- Court: Court of Appeal of England and Wales
- Citation: [1969] 1 WLR 1241

Court membership
- Judges sitting: Lord Denning MR, Sachs LJ and Karminski LJ

Keywords
- Piercing the corporate veil

= Littlewoods Mail Order Stores Ltd v IRC =

UK company law case

Littlewoods Mail Order Stores v Inland Revenue Commissioners [1969] 1 WLR 1241 is a UK company law case concerning piercing the corporate veil.

==Facts==
The facts were summarised by Lord Denning MR, in his judgment.

Littlewoods had a store in Jubilee House, Oxford Street. Its premises were on a 99-year lease for £23,444 a year from a charity called Oddfellows Friendly Society. ‘During the next 11 years the value of money got much less. In 1958 the building was worth about £2,000,000 if sold with vacant possession. And the rent obtainable on a tenancy from year to year granted in 1958 would be £60,000 a year. Yet Littlewoods had a lease with another 88 years to go at a rent of £23,444… in 1958 the advisers of Oddfellows and Littlewoods carried through a deal which was designed to confer a considerable advantage on both of them. It came to this: the Oddfellows transferred the freehold in Jubilee House to the Fork Manufacturing Co. Ltd., which was a wholly owned subsidiary of Littlewoods. The Fork Company let Jubilee House to the Oddfellows for 22 years and 10 days at a rent of £6 a year. The Oddfellows granted an underlease to Littlewoods for 22 years at a rent of £42,450 a year. The result was that Littlewoods gave up their lease for 88 years at a rent of £23,444 and took instead a lease from the Oddfellows for 22 years at £42,450: and, in addition, Littlewoods, through their wholly owned subsidiary, the Fork Manufacturing Co. Ltd., at the end of the 22 years, would have the entire freehold in hand in possession. In return the Oddfellows received a rent of £42,450 for 22 years and then lost all interest in the premises. The deal was designed to advantage both in this way: on the one hand Oddfellows would receive a rent of £42,450 a year for 22 years, which would be clear of tax as they were a charity. On the other hand, Littlewoods would claim to deduct the full rent of £42,450 from their profits instead of the smaller sum of £23,444. So they would escape a lot of tax. The deal would be to the advantage of both sides, at the expense of the revenue.

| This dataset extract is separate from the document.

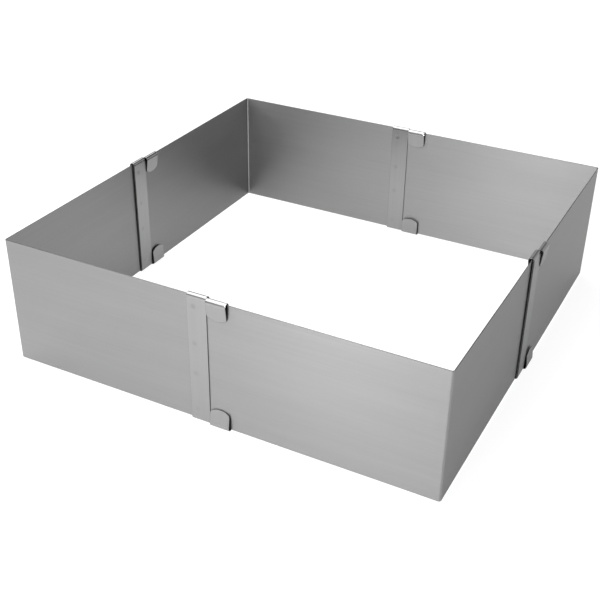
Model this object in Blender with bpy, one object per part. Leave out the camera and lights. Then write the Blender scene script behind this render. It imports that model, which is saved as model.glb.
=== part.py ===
"""Adjustable cake frame, drawn out to its full size.

Four bent corner sheets overlap in the middle of each wall. Every sheet end carries a clip,
spot welded to it, whose spring tabs hook over the neighbouring sheet and ride along it.
Metres, +Z up. The origin is on the table, under the middle of the frame.
"""

import math

import bmesh
import bpy
from mathutils import Matrix, Vector

# Frame, measured outside, fully drawn out
FRAME_WIDTH = 0.290
FRAME_DEPTH = 0.290
WALL_HEIGHT = 0.085

# Corner sheets
SHEET = 0.0005
SLIDE_GAP = 0.0003
CORNER_BEND_INSIDE = 0.0010
CORNER_BEND_STEPS = 6

# Clips
CLIP_SHEET = 0.0005
CLIP_WIDTH = 0.0130
CLIP_BUTT_GAP = 0.0004
SEAT_GAP = 0.0003
HOOK_CLEARANCE = 0.0004
BAND_BEND_INSIDE = 0.0004
BAND_BEND_STEPS = 3
FOLD_BEND_INSIDE = 0.0011
FOLD_BEND_STEPS = 6
TAB_RISE = 0.0017
TAB_TIP_GAP = 0.0003
TAB_REACH = 0.0120
TAB_CROWN = 0.0023
TAB_CROWN_STEPS = 4
TAB_CORNER = 0.0016
TAB_CORNER_STEPS = 3

# Spot welds between a clip and its sheet, seen as shallow dishes in the clip's band
WELD_RADIUS = 0.0018
WELD_FLOOR_RADIUS = 0.0009
WELD_DEPTH = 0.00012
WELD_SEGMENTS = 16
WELD_INSET = 0.0043
WELD_HEIGHT_SHARES = (0.10, 0.37, 0.63, 0.90)
CUT_OVERRUN = 0.0010

# Places that follow from the sizes above
HALF_WIDTH = FRAME_WIDTH / 2
HALF_DEPTH = FRAME_DEPTH / 2
WALL_BASE = CLIP_SHEET + HOOK_CLEARANCE
WALL_TOP = WALL_BASE + WALL_HEIGHT
WALL_MIDDLE = WALL_BASE + WALL_HEIGHT / 2
INNER_STEP = SHEET + SLIDE_GAP
STACK = SHEET + INNER_STEP
CLIP_OFFSET = (CLIP_BUTT_GAP + CLIP_WIDTH) / 2
SHEET_PAST_JOINT = CLIP_BUTT_GAP / 2 + CLIP_WIDTH

SHEET_LOOK = {"colour": (0.45, 0.45, 0.45, 1.0), "roughness": 0.30}
CLIP_LOOK = {"colour": (0.48, 0.48, 0.48, 1.0), "roughness": 0.26}

QUARTER_TURN = math.pi / 2


def clear_scene():
    for scene_object in list(bpy.data.objects):
        bpy.data.objects.remove(scene_object, do_unlink=True)


def steel(name, look):
    """Bare stainless steel, one material for each piece."""
    material = bpy.data.materials.new(name)
    material.use_nodes = True
    shader = material.node_tree.nodes["Principled BSDF"]
    shader.inputs["Base Color"].default_value = look["colour"]
    shader.inputs["Metallic"].default_value = 1.0
    shader.inputs["Roughness"].default_value = look["roughness"]
    return material


def arc(centre, radius, start, end, steps):
    """Points round a centre, with the outward direction at each of them."""
    found = []
    for step in range(steps + 1):
        angle = start + (end - start) * step / steps
        outward = Vector((math.cos(angle), math.sin(angle)))
        found.append((Vector(centre) + radius * outward, outward))
    return found


def mesh_from(name, builder):
    """A mesh whose faces point outwards and whose round stretches are shaded smooth."""
    bmesh.ops.recalc_face_normals(builder, faces=builder.faces)
    mesh = bpy.data.meshes.new(name)
    builder.to_mesh(mesh)
    builder.free()
    mesh.shade_smooth()
    mesh.set_sharp_from_angle(angle=QUARTER_TURN / 3)
    return mesh


def corner_mesh(name, inner_leg, outer_leg):
    """One bent corner sheet, seen from above and extruded to the wall's height.

    The outer faces of its two legs meet at the local origin. The leg that ends as the inner
    sheet of a joint runs along +X, and the leg that ends as the outer sheet along +Y.
    """
    outside_radius = CORNER_BEND_INSIDE + SHEET
    centre = (outside_radius, outside_radius)
    down, left = Vector((0, -1)), Vector((-1, 0))
    bend = arc(centre, CORNER_BEND_INSIDE, -QUARTER_TURN, -2 * QUARTER_TURN, CORNER_BEND_STEPS)
    path = [(Vector((inner_leg, SHEET)), down)]
    path += bend
    path += [(Vector((SHEET, outer_leg)), left)]

    builder = bmesh.new()
    outline = [point for point, _ in path]
    outline += [point + SHEET * outward for point, outward in reversed(path)]
    footprint = builder.faces.new([builder.verts.new((x, y, WALL_BASE)) for x, y in outline])
    raised = bmesh.ops.extrude_face_region(builder, geom=[footprint])
    lifted = [item for item in raised["geom"] if isinstance(item, bmesh.types.BMVert)]
    bmesh.ops.translate(builder, vec=(0, 0, WALL_HEIGHT), verts=lifted)
    return mesh_from(name, builder)


def tab_end():
    """Half widths of a spring tab with its distance from the tip: a shallow crown, then a round corner."""
    half = CLIP_WIDTH / 2
    crown_radius = (half ** 2 + TAB_CROWN ** 2) / (2 * TAB_CROWN)
    corner_x = half - TAB_CORNER
    turn = math.asin(corner_x / (crown_radius - TAB_CORNER))
    corner_z = crown_radius - (crown_radius - TAB_CORNER) * math.cos(turn)
    step = turn / (TAB_CROWN_STEPS + 1 / 2)
    found = []
    for index in range(TAB_CROWN_STEPS + 1):
        angle = step * (index + 1 / 2)
        found.append((crown_radius * math.sin(angle), crown_radius * (1 - math.cos(angle))))
    for index in range(1, TAB_CORNER_STEPS + 1):
        angle = turn + (QUARTER_TURN - turn) * index / TAB_CORNER_STEPS
        found.append((corner_x + TAB_CORNER * math.sin(angle), corner_z - TAB_CORNER * math.cos(angle)))
    return found


def half_clip():
    """Stations from the middle of the band up to the tip of the upper tab.

    Each one is a point on the face that looks at the sheets, the direction away from them, and
    the strip's half width there. In the plane across the wall the band's inner face is at 0, and
    the tab lies beyond the two sheets.
    """
    half = CLIP_WIDTH / 2
    fold_height = WALL_TOP + HOOK_CLEARANCE
    sheets_end = SEAT_GAP + STACK
    band_centre = Vector((BAND_BEND_INSIDE, fold_height - BAND_BEND_INSIDE))
    fold_centre = Vector((sheets_end + TAB_RISE - FOLD_BEND_INSIDE, fold_height - FOLD_BEND_INSIDE))
    tip = Vector((sheets_end + TAB_TIP_GAP, WALL_TOP - TAB_REACH))

    # The tab leaves the fold where a straight line to its tip touches the bend
    reach = tip - fold_centre
    lean = math.atan2(reach.y, reach.x) + math.acos(FOLD_BEND_INSIDE / reach.length)

    stations = []
    for point, outward in arc(band_centre, BAND_BEND_INSIDE, 2 * QUARTER_TURN, QUARTER_TURN, BAND_BEND_STEPS):
        stations.append((point, outward, half))
    for point, outward in arc(fold_centre, FOLD_BEND_INSIDE, QUARTER_TURN, lean, FOLD_BEND_STEPS):
        stations.append((point, outward, half))
    outward = stations[-1][1]
    back = Vector((-outward.y, outward.x))
    for half_width, from_tip in reversed(tab_end()):
        stations.append((tip + from_tip * back, outward, half_width))
    return stations


def clip_mesh(name):
    """A strip with two crowned ends, folded over both edges of the wall, with its weld dishes."""
    upper = half_clip()
    lower = []
    for point, outward, half_width in reversed(upper):
        mirrored = Vector((point.x, 2 * WALL_MIDDLE - point.y))
        lower.append((mirrored, Vector((outward.x, -outward.y)), half_width))

    builder = bmesh.new()
    rings = []
    for point, outward, half_width in lower + upper:
        outer = point + CLIP_SHEET * outward
        corners = [(-half_width, *point), (half_width, *point), (half_width, *outer), (-half_width, *outer)]
        rings.append([builder.verts.new(corner) for corner in corners])
    for ring, following in zip(rings, rings[1:]):
        for index in range(len(ring)):
            after = (index + 1) % len(ring)
            builder.faces.new((ring[index], ring[after], following[after], following[index]))
    builder.faces.new(rings[0])
    builder.faces.new(rings[-1])
    strip = mesh_from(name + "_strip", builder)
    return cut(name, strip, weld_dishes())


def weld_dishes():
    """Cutter for the weld marks: shallow turned dishes in the outer face of the band."""
    floor = WELD_DEPTH - CLIP_SHEET
    mouth = -CLIP_SHEET
    outside = mouth - CUT_OVERRUN
    centre_x = WELD_INSET - CLIP_WIDTH / 2
    rings = [(WELD_FLOOR_RADIUS, floor), (WELD_RADIUS, mouth), (WELD_RADIUS, outside)]
    builder = bmesh.new()
    for share in WELD_HEIGHT_SHARES:
        height = WALL_BASE + share * WALL_HEIGHT
        turned = []
        for radius, y in rings:
            ring = []
            for step in range(WELD_SEGMENTS):
                angle = 4 * QUARTER_TURN * step / WELD_SEGMENTS
                place = (centre_x + radius * math.cos(angle), y, height + radius * math.sin(angle))
                ring.append(builder.verts.new(place))
            turned.append(ring)
        for ring, following in zip(turned, turned[1:]):
            for index in range(WELD_SEGMENTS):
                after = (index + 1) % WELD_SEGMENTS
                builder.faces.new((ring[index], ring[after], following[after], following[index]))
        builder.faces.new(turned[0])
        builder.faces.new(turned[-1])
    return mesh_from("weld_dishes", builder)


def cut(name, body_mesh, cutter_mesh):
    """The body less the cutter, as one plain mesh that every clip shares."""
    body = bpy.data.objects.new(name + "_body", body_mesh)
    cutter = bpy.data.objects.new(name + "_cutter", cutter_mesh)
    for helper in (body, cutter):
        bpy.context.scene.collection.objects.link(helper)
    boolean = body.modifiers.new("weld marks", "BOOLEAN")
    boolean.operation = "DIFFERENCE"
    boolean.solver = "EXACT"
    boolean.object = cutter
    evaluated = body.evaluated_get(bpy.context.evaluated_depsgraph_get())
    finished = bpy.data.meshes.new_from_object(evaluated)
    finished.name = name
    for helper in (body, cutter):
        bpy.data.objects.remove(helper, do_unlink=True)
    return finished


def hang(child, carrier):
    """Parents one object to another without moving it."""
    child.parent = carrier
    child.matrix_parent_inverse = Matrix.Translation(-carrier.location)


def slide_origin(name, place):
    """An empty on a joint's axis, which carries the pieces that slide together."""
    origin = bpy.data.objects.new(name, None)
    origin.location = place
    bpy.context.scene.collection.objects.link(origin)
    return origin


def add_piece(name, mesh, look, origin, placing):
    piece = bpy.data.objects.new(name, mesh)
    bpy.context.scene.collection.objects.link(piece)
    hang(piece, origin)
    piece.matrix_basis = placing
    # The mesh is shared, so the material belongs to the object
    if not mesh.materials:
        mesh.materials.append(None)
    piece.material_slots[0].link = "OBJECT"
    piece.material_slots[0].material = steel(name, look)
    # Flat stretches stay flat beside the bends
    piece.modifiers.new("weighted normals", "WEIGHTED_NORMAL").keep_sharp = True


def wall_turn(wall):
    """The front wall is 0, and the others follow counterclockwise: right 1, back 2, left 3."""
    return Matrix.Rotation(wall * QUARTER_TURN, 4, "Z")


def wall_distance(wall):
    return HALF_DEPTH if wall % 2 == 0 else HALF_WIDTH


def outer_clip_placing(wall):
    """The band lies on the outer sheet and the tabs hook inwards."""
    across = -wall_distance(wall) - SEAT_GAP
    return wall_turn(wall) @ Matrix.Translation((-CLIP_OFFSET, across, 0))


def inner_clip_placing(wall):
    """The same clip turned round: its band lies on the inner sheet and its tabs hook outwards."""
    across = -wall_distance(wall) + STACK + SEAT_GAP
    return wall_turn(wall) @ Matrix.Translation((CLIP_OFFSET, across, 0)) @ wall_turn(2)


def corner_placing(wall):
    """A corner stands at the clockwise end of its wall, where that wall's inner leg starts."""
    back_along = -wall_distance(wall + 1)
    across = -wall_distance(wall) + INNER_STEP
    return wall_turn(wall) @ Matrix.Translation((back_along, across, 0))


def corner_for(name, wall):
    """Leg lengths: along this wall as its inner sheet, and back along the wall before it as the outer one."""
    inner_leg = wall_distance(wall - 1) + SHEET_PAST_JOINT
    outer_leg = wall_distance(wall) - INNER_STEP + SHEET_PAST_JOINT
    return corner_mesh(name, inner_leg, outer_leg)


def joint_place(wall):
    """The middle of a wall's joint, where the two clips meet."""
    return wall_turn(wall) @ Vector((0, -wall_distance(wall), WALL_MIDDLE))


def main():
    clear_scene()
    clip = clip_mesh("clip")
    walls = ("front", "right", "back", "left")
    # Each sliding body is named after its corner, and stands on the joint it slides on: the
    # wall that its corner starts, the wall of its joint, and the body that carries it
    bodies = {
        "front_left": (0, 0, None),
        "front_right": (1, 0, "front_left"),
        "back_right": (2, 1, "front_right"),
        "back_left": (3, 3, "front_left"),
    }
    origins = {}
    for name, (wall, joint_wall, carrier) in bodies.items():
        origin = slide_origin(name, joint_place(joint_wall))
        origins[name] = origin
        if carrier:
            hang(origin, origins[carrier])
        before = (wall - 1) % len(walls)
        sheet = corner_for(name + "_corner", wall)
        add_piece(name + "_corner", sheet, SHEET_LOOK, origin, corner_placing(wall))
        add_piece(walls[wall] + "_inner_clip", clip, CLIP_LOOK, origin, inner_clip_placing(wall))
        add_piece(walls[before] + "_outer_clip", clip, CLIP_LOOK, origin, outer_clip_placing(before))


main()
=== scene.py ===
# %% [markdown]
# # Adjustable cake frame, the looks
#
# The object is a square baking frame of thin stainless steel. Four sheets bent to an L overlap in
# the middle of every wall, and two folded clips at each overlap let the walls slide. The CAD model
# already has the real sizes and the joints, so this lesson only adds what a camera sees: fine
# edges, brushed metal, a floor, light and the camera of the reference photograph.

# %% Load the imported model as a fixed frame
import math

import bmesh
import bpy
from mathutils import Matrix, Vector


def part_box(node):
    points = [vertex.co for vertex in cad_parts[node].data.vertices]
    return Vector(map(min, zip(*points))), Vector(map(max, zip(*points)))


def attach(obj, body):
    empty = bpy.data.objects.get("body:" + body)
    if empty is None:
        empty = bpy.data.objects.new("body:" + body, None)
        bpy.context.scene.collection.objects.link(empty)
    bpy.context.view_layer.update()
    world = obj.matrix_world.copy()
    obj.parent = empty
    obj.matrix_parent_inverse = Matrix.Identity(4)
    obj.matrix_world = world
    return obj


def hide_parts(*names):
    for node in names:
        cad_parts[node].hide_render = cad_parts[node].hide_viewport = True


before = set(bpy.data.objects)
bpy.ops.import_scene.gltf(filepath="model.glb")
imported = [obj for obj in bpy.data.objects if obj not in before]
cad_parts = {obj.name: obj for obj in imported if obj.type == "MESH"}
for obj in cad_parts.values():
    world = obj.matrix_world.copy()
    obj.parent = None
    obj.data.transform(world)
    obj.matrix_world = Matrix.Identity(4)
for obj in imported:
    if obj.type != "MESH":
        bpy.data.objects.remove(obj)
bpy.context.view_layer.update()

print("nodes:", sorted(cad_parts))

scene = bpy.context.scene
scene.view_settings.view_transform = "Standard"

# %% [markdown]
# ## The camera
#
# The camera stands where the photographer's did. Its place was worked out from the eight corners
# of the frame: with the frame's real size known, only one position, turn and lens puts all of them
# where the photograph has them. The photograph leans by 0.8 degrees, and so does the camera.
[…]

Littlewoods was complaining that the whole rent of £42,450 was deductible as an expense wholly for the purpose of trade under s 137 Income Tax Act 1952. The Commissioners rejected this. Plowman J held that the rent payments by Littlewoods were of a revenue character and properly deductible, but relying on a case that was soon reversed by the House of Lords.

==Judgment==
Sachs LJ and Karminski LJ held that FM’s interposition made no difference to the real nature of the payments, the transfers were not ‘money wholly and exclusively laid out’ for the purpose of trade and not deductible. For the purpose of annual expenditure the courts must look to the true nature of the transaction. Lord Denning MR held more broadly that the wholly owned subsidiary was not in this case a separate legal entity.

The doctrine laid down in Salomon v Salomon has to be watched very carefully. It has often been supposed to cast a veil over the personality of a limited company through which the courts cannot see. But that is not true. The courts can and often do draw aside the veil. They can, and often do, pull off the mask. They look to see what really lies behind. The legislature has shown the way with group accounts and the rest. And the courts should follow suit. I think that we should look at the Fork Manufacturing Co. Ltd. and see it as it really is — the wholly owned subsidiary of Littlewoods. It is the creature, the puppet, of Littlewoods, in point of fact: and it should be so regarded in point of law. The basic fact here is that Littlewoods, through their wholly owned subsidiary, have acquired a capital asset — the freehold of Jubilee House: and they have acquired it by paying an extra £19,006 a year. So regarded, the case is indistinguishable from the Land Securities case. Littlewoods are not entitled to deduct this extra £19,006 in computing their profits.